Photo: Erik Kabik/ErikKabik.com

The Details

Guns N' Roses
three stars
November 2, the Joint
More shows November 9, 10, 14, 17, 18, 21, 23 & 24, times vary, $41-$111

Where does he go/Where does he go now/Where does he go? Even before Guns N’ Roses played “Sweet Child o’ Mine” Friday night, I found myself paraphrasing its lyrics in my head. More than 30 times during the band’s third of 12 nights inside the Joint, frontman Axl Rose disappeared through a curtain at stage left and returned moments (or minutes) later. Which obviously left me wondering: What the hell was the 50-year-old frontman up to when he was out of sight?

One popular theory had Rose heading off for hits of oxygen. That’s plausible, but it doesn’t explain Friday’s real mystery: how, after sounding so weak for half the show, Rose’s voice suddenly recaptured its late-’80s power and glory. Oxygen tank? More like fountain of freaking youth.

However it happened, the intensity of the back half of GNR’s “Appetite for Democracy” Vegas residency made up for the mediocrity of what came before. Mostly. Nothing could truly erase the horror of five momentum-killing solo numbers (no one paid to hear keyboardist Dizzy Reed cover “No Quarter”). And it was borderline sad hearing the early-show Axl bark his way through some of the band’s best-loved songs, “It’s So Easy,” “Mr. Brownstone” and “Estranged” among them. By comparison, Rose’s lyrical butchering of “Sweet Child o’ Mine” merely seemed silly.

But my most indelible memories from Friday night (which stretched way into Saturday morning, by way of an 11:40 start and three-hour run time) were of Rose, Version 2. He found his voice during “Don’t Cry”—working his full range, sustaining long highs and looking, for the first time all night, like he relished being onstage—and from there, he conquered everything placed before him, from slower stuff like “Knockin’ on Heaven’s Door” and a cover of Neil Young’s “Don’t Let It Bring You Down” to such up-tempo tunes as “Out ta Get Me” and “Nightrain.” As Rose and his band raged at the height of “Civil War,” I even found myself questioning the popular notion that he might sound better with Slash, Duff and Izzy beside him.

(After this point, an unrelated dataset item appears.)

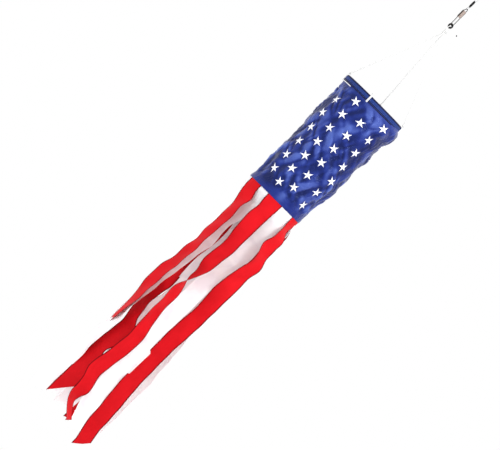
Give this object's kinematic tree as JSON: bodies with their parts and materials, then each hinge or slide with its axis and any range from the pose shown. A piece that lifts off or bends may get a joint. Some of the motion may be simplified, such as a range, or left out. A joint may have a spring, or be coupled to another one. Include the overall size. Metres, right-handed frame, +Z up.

Afterward, a friend floated the possibility that Rose had pulled the musical equivalent of boxing’s rope-a-dope, intentionally sandbagging half the show to weed out all but the most supportive fans, then rewarding die-hards with the good stuff. A crazy idea, sure, but not as weird as the one involving the Michael Keaton movie Multiplicity that popped into my head later that night. What if Axl Rose has a team of human-cloning scientists behind that side-stage curtain …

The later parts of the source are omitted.